Being a superhero is much more than simply wearing a costume. I mean, I put on a full length rhino costume for my daughter’s 5th birthday party, but that didn’t make me one of Spider-man’s sinister foes.
But while we know a superhero costume doesn’t magically make the superhero, us nerds bicker and moan whenever there is a costume change or when another person begins to wear a costume previously worn by another.
So let’s take a moment to talk about superhero costumes and who is worthy to wear one. Let’s look specifically at Thor.
Who is worthy to wear the superhero costume of Thor?
Any warm body wearing spandex doesn’t magically become a superhero. Otherwise, hot yoga classes everywhere would suddenly become superhero HQs. Instead, being a superhero is like being a persona, or wearing a mantle. Being a superhero is much more than simply wearing a superhero costume.
So what is it about a persona or mantle that allows for its superhero-ness over time? If it is not just the body wearing it, what is it that is essential to being a superhero? Then, what is essential to that specific superhero?
This brings us to Thor. Not just anyone can put on a Thor costume and actually be Thor; there is a process that must be followed to become certain superheroes, few more so than the Odinson, the God of Thunder.
Two different features stand out when we think about the essential nature of Thor:
- One is that Thor must be of the appropriate kind; that is, the wearer of the costume must play the role of a superhero, as that’s essential to Thor.
- The second feature is that the wearer of the Thor costume must have a certain legitimacy. Are they worthy, in other words.
Now let’s talk more about each of these points, as we can’t have any ‘ole hammer lifter pretending to be Thor.
Appropriateness: The aspect of appropriateness speaks to the kind of role that we traditionally associate with superheroes. For one thing, there must be some form of superpower or extraordinary ability accosted with it.
They need to be super. A superhero needs to be extraordinary in some form or other, as it’s right there in the term.
A superhero must also be a HERO under some reasonable description, to distinguish heroes from villains. Thor, in particular is no anti-hero or morally squishy street-level wanna-be. Nay, Thor is a hero’s hero, through and through.
So by appropriate we mean exactly what we would expect to mean by it–a superhero mantle is associated with some extraordinary abilities and some kind of heroism, the reason we call a person a superhero. If you don’t embody that, then it’s not appropriate to call yourself a superhero.

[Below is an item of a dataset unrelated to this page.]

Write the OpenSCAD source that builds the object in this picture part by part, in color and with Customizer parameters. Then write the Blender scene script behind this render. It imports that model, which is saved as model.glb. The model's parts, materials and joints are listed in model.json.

Legitimacy: The issue of “legitimacy” is squishier to specify. But legitimacy can be traced to source or pedigree; the person has to have “earned” the costume, either by creating it or having it be bestowed upon her by someone in authority.
Think of it this way: you can’t just steal intellectual property. You either need to create it or enter into a purchasing/licensing agreement.
Who is worthy to wear the superhero costume of Thor?
Now we have a theory in place: the “costume theory” that uses appropriateness and legitimacy as its criteria. This will allow us to approach the case of Thor in a bit more detail.
Our goal is to capture the essential essence of what it is to be a superhero, and move beyond the idea that comic book characters need to be frozen in place for all time with no other person ever taking up the costume. (Apologies to Sam Wilson if that metaphor was a little too on the nose.)
Our costume theory says that appropriateness has to do with whether the bearer of the mantle has the right kinds of abilities and whether the bearer is heroic. With Thor, the abilities are a collection of Asgardian physical features, and gifts bestowed upon Thor by Mjornir, the enchanted hammer.
Lady Thor only partially satisfies those appropriateness requirements (not being of Asgardian blood), but adds her own unique character to the mantle, being that she is physically mortal (and ill at that). (Editor’s Note: Read this to catch up on the Goddess of Thunder.)
She also absolutely acts with an appropriate kind of heroism while she wears the mantle. While it is common for a hero to have their unheroic moments, it is important that while they wear the mantle of a superhero, that they actually, you know, be a superhero. They are expected to be heroes and repeated afire on this score puts their superhero status in jeopardy.
Taken all this into account, she passes the appropriateness test easily.
With Lady Thor we see the legitimacy requirement fulfilled in two different ways:
- Mjolnir chooses her and deems her worthy.
- Odinson recognizes her legitimacy and bestows the name Thor upon her.
So it’s pretty much a slam dunk on the legitimacy test to wearing the costume of Thor, and it’s noted above that she passes the appropriateness test as well.
While it is understandable that us nerds would be protective of our beloved characters, not wanting to see others in the costume, we can should also understand it there are appropriate and legitimate times when someone us taking up that old familiar costume is actually a very good thing.
So, verily, bring on Lady Thor, Goddess of Thunder.